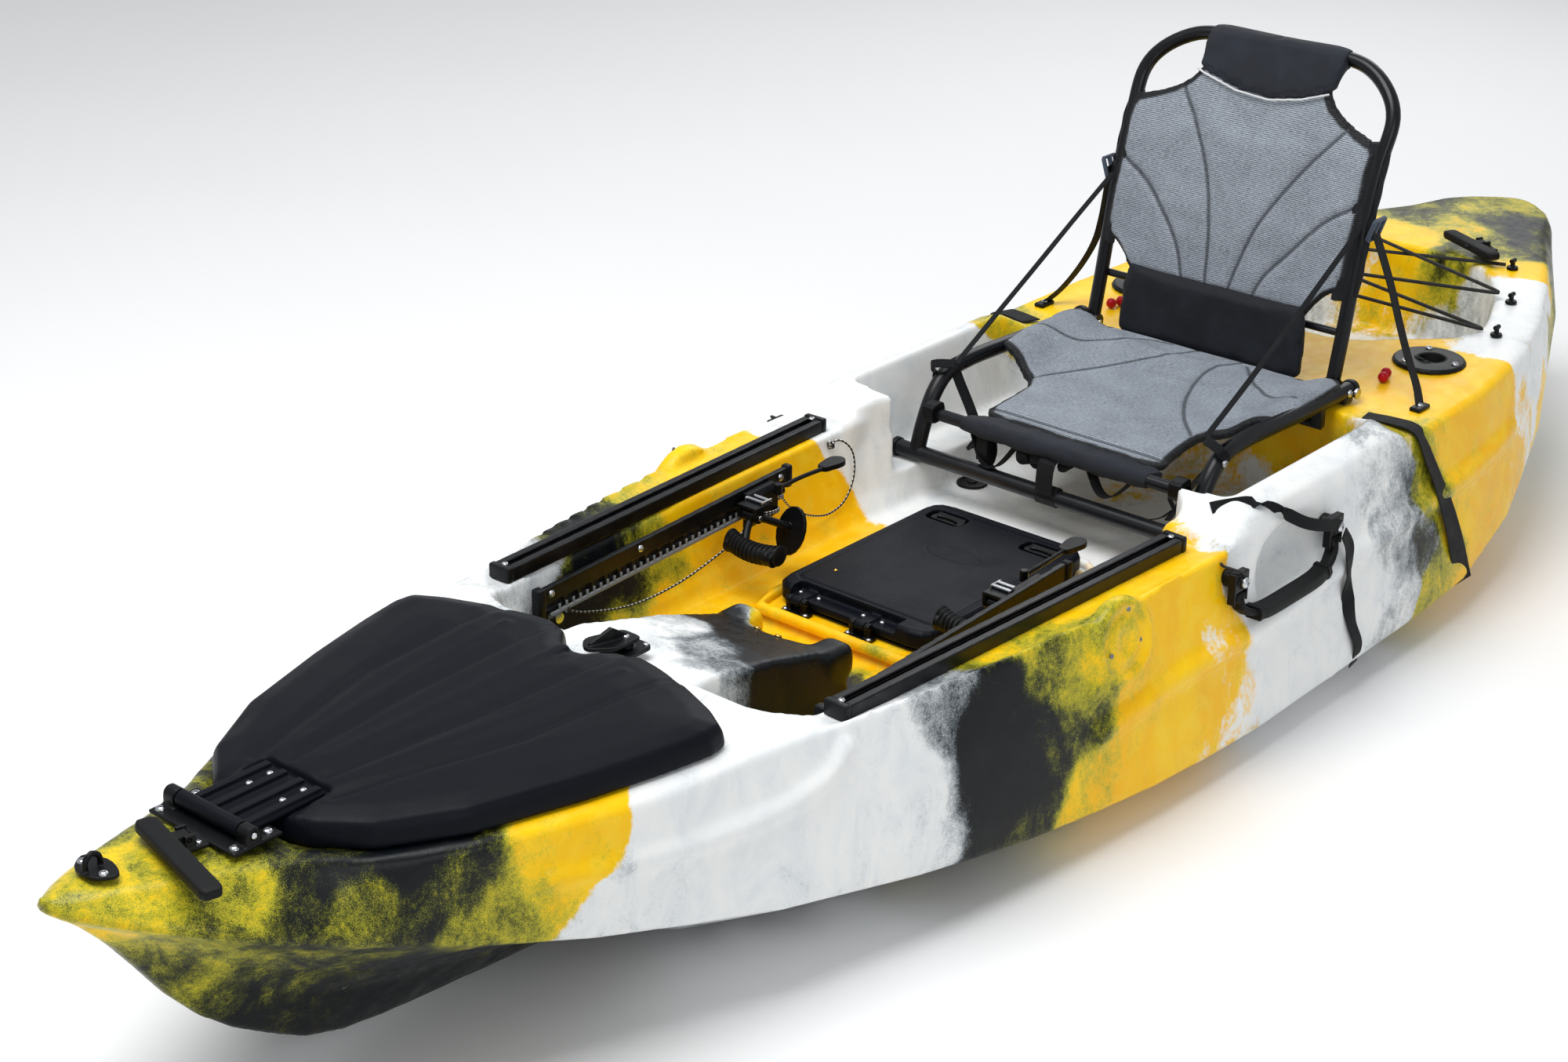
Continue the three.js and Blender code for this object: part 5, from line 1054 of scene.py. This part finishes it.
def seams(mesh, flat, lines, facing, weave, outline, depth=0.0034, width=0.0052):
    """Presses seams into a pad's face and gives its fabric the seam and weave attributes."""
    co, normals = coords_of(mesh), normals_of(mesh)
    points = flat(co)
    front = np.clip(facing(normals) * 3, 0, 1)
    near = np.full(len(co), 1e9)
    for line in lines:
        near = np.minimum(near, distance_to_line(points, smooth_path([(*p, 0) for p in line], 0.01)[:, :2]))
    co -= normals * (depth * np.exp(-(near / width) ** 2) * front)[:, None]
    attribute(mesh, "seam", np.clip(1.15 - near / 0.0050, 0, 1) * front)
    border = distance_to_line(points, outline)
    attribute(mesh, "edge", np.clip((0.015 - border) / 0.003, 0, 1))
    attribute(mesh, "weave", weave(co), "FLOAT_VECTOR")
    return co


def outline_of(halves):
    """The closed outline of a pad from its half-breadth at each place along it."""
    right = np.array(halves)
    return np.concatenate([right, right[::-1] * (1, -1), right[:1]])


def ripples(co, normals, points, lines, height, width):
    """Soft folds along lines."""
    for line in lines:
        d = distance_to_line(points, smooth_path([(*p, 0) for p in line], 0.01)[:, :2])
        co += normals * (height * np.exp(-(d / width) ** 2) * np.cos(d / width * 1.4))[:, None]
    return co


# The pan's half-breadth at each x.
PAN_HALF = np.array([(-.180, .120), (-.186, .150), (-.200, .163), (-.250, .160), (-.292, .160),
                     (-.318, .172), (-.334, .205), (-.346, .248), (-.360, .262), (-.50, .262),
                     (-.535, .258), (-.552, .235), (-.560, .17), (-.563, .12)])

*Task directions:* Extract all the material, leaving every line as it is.

*Solution for this problem:*
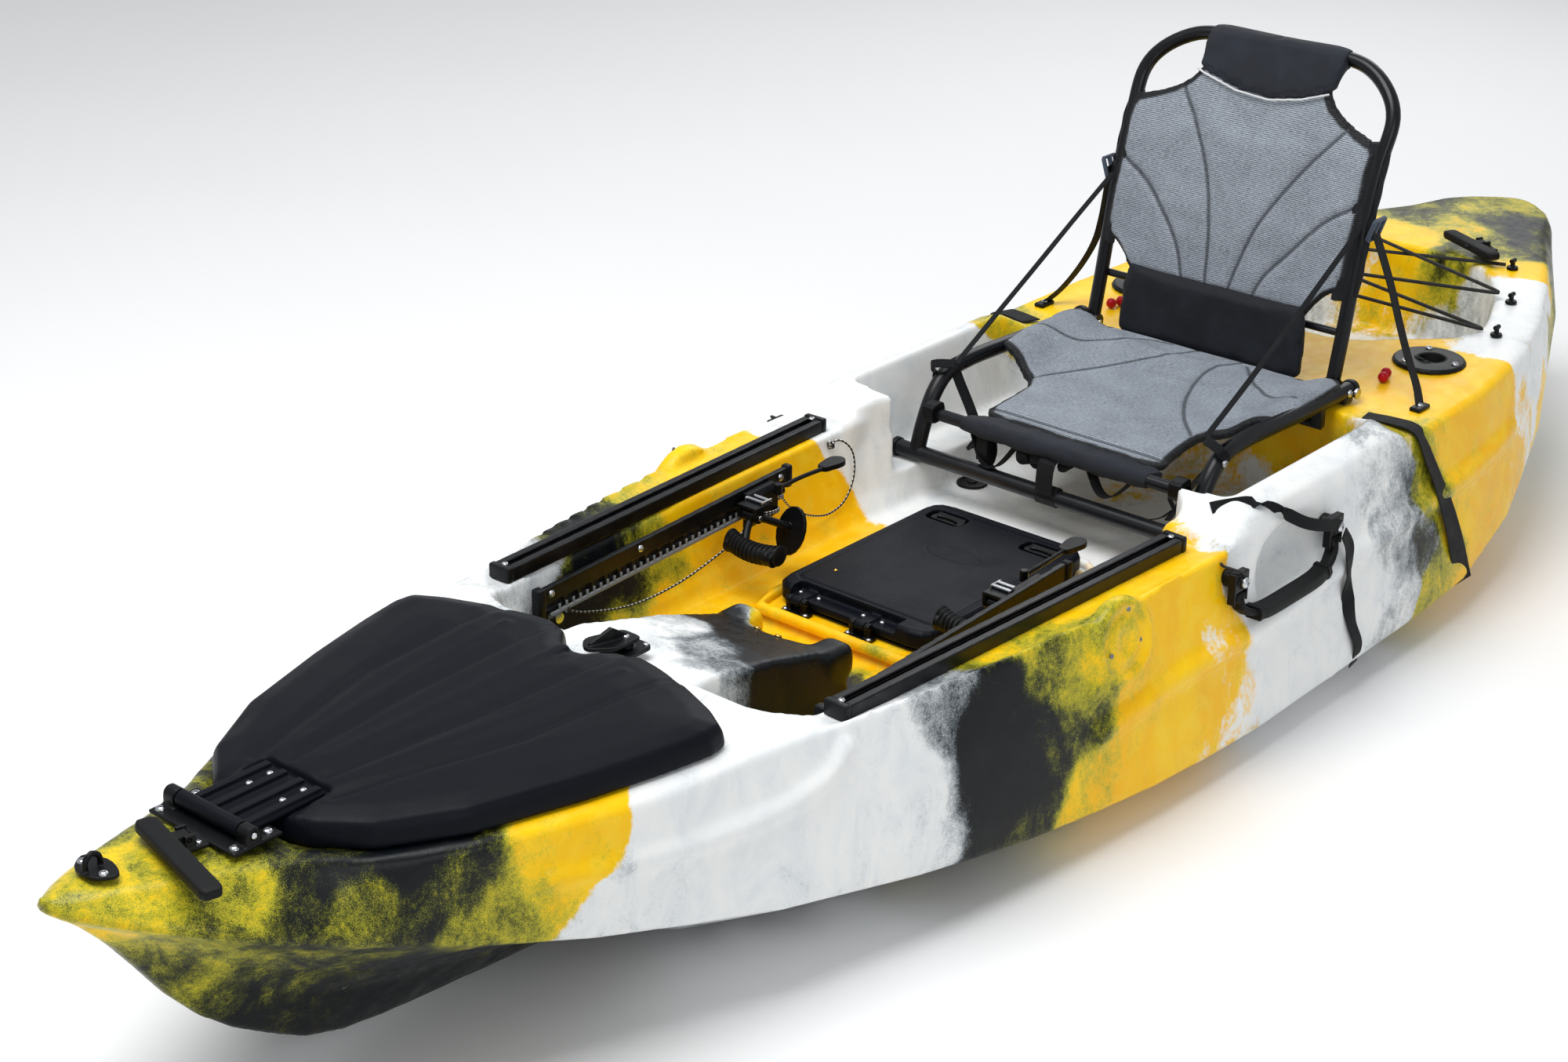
Continue the three.js and Blender code for this object: part 5, from line 1054 of scene.py. This part finishes it.
def seams(mesh, flat, lines, facing, weave, outline, depth=0.0034, width=0.0052):
    """Presses seams into a pad's face and gives its fabric the seam and weave attributes."""
    co, normals = coords_of(mesh), normals_of(mesh)
    points = flat(co)
    front = np.clip(facing(normals) * 3, 0, 1)
    near = np.full(len(co), 1e9)
    for line in lines:
        near = np.minimum(near, distance_to_line(points, smooth_path([(*p, 0) for p in line], 0.01)[:, :2]))
    co -= normals * (depth * np.exp(-(near / width) ** 2) * front)[:, None]
    attribute(mesh, "seam", np.clip(1.15 - near / 0.0050, 0, 1) * front)
    border = distance_to_line(points, outline)
    attribute(mesh, "edge", np.clip((0.015 - border) / 0.003, 0, 1))
    attribute(mesh, "weave", weave(co), "FLOAT_VECTOR")
    return co


def outline_of(halves):
    """The closed outline of a pad from its half-breadth at each place along it."""
    right = np.array(halves)
    return np.concatenate([right, right[::-1] * (1, -1), right[:1]])


def ripples(co, normals, points, lines, height, width):
    """Soft folds along lines."""
    for line in lines:
        d = distance_to_line(points, smooth_path([(*p, 0) for p in line], 0.01)[:, :2])
        co += normals * (height * np.exp(-(d / width) ** 2) * np.cos(d / width * 1.4))[:, None]
    return co


# The pan's half-breadth at each x.
PAN_HALF = np.array([(-.180, .120), (-.186, .150), (-.200, .163), (-.250, .160), (-.292, .160),
                     (-.318, .172), (-.334, .205), (-.346, .248), (-.360, .262), (-.50, .262),
                     (-.535, .258), (-.552, .235), (-.560, .17), (-.563, .12)])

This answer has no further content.